**PROVIDED DATA**
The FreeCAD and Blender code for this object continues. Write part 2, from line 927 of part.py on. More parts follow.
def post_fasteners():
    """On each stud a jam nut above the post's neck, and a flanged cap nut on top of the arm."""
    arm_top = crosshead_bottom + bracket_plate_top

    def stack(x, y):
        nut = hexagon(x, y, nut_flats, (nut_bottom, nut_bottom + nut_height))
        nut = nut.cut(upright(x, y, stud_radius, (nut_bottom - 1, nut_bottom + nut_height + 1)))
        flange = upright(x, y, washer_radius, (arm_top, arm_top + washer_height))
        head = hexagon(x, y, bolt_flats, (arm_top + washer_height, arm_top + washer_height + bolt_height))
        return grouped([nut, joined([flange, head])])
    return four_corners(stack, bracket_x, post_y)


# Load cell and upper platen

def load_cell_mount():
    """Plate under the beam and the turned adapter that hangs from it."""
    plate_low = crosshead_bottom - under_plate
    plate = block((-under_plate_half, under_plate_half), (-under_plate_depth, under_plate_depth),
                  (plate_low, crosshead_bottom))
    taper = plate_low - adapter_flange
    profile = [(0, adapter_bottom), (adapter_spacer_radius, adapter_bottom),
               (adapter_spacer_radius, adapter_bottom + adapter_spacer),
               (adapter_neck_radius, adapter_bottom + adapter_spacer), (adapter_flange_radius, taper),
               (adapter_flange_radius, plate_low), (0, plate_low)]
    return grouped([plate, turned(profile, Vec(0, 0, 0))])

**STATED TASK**
Repeat, word for word, the lines from the opening of the material through the line containing "arm_top = crosshead_bottom".

**THE OUTPUT**
The FreeCAD and Blender code for this object continues. Write part 2, from line 927 of part.py on. More parts follow.
def post_fasteners():
    """On each stud a jam nut above the post's neck, and a flanged cap nut on top of the arm."""
    arm_top = crosshead_bottom + bracket_plate_top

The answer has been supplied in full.